Depuis notre article du 13 janvier 2008 Taslima Nasreen 8842,62 €, introduction à son texte Je ne suis plus qu'une voix désincarnée, complété le 22 mai 2008 de quelques informations, nous n'avions plus de nouvelles de l'écrivain. Dans Le Monde du 8 mars 2010, Frédéric Bobin nous en donne. Les détails dans ce domaine ayant toute leur importance, nous préférons reproduire ce texte, plutôt que le résumer.
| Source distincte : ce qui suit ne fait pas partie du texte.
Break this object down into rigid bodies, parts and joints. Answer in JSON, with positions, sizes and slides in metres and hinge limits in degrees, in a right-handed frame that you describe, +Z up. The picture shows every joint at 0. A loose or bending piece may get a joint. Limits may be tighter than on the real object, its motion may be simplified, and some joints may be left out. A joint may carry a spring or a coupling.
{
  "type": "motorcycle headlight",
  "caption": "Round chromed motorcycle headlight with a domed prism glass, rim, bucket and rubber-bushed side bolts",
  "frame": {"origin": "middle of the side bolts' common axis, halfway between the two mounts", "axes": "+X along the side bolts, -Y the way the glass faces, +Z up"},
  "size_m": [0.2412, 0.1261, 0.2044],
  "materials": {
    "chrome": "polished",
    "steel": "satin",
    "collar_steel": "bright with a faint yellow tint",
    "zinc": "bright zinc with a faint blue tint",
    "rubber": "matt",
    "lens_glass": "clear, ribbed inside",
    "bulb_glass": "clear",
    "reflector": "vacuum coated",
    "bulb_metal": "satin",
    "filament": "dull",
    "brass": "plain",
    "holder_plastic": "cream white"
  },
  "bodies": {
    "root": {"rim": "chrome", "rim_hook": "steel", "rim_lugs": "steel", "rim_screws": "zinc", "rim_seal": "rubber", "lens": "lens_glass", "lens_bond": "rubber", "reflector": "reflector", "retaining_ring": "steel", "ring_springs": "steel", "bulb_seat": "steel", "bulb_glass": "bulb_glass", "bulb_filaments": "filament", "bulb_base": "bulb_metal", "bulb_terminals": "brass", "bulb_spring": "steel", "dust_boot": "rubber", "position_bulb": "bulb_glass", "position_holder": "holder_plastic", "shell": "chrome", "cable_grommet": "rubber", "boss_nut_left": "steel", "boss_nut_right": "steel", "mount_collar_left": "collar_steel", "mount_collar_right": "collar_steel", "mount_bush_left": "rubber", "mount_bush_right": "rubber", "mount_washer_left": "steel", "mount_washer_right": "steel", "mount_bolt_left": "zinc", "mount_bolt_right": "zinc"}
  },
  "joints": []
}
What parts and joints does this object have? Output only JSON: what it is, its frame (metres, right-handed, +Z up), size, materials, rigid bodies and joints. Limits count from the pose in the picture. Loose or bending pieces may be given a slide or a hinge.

Taslima Nasreen, la recluse. — Les policiers veillent au bas de l'immeuble. Ils ont dressé sur le trottoir une tente de toile kaki. Ils y viennent s'affaler sur des lits de camp à chaque relève de la garde. En haut, face à l'ascenseur, un autre policier, assis sur sa chaise, fusil sur les genoux, se livre à une ultime inspection. Il frappe à la porte, annonce à voix basse les visiteurs. Taslima Nasreen sort enfin sa bouille joufflue surmontée d'une épaisse frange et invite à pénétrer dans un salon tapissé de livres en langue bengalie. Dans la bibliothèque vitrée, un autocollant militant — "L'athéisme soigne le terrorisme des religions" — cohabite sans mal avec une tête de Bouddha tibéto-cachemiri et un Ganesh (dieu-éléphant hindou) miniature. Un gros coquillage trône sur la nappe jaune tournesol de la table à manger. Là est le refuge secret de la proscrite, la tanière de l'écrivain maudite, forcée à l'errance ou à la clandestinité. Ample chemise mauve passée sur un battle-dress, elle se niche sur son canapé et dévide avec un mélange d'ironie et d'accablement la chronique de son infortune.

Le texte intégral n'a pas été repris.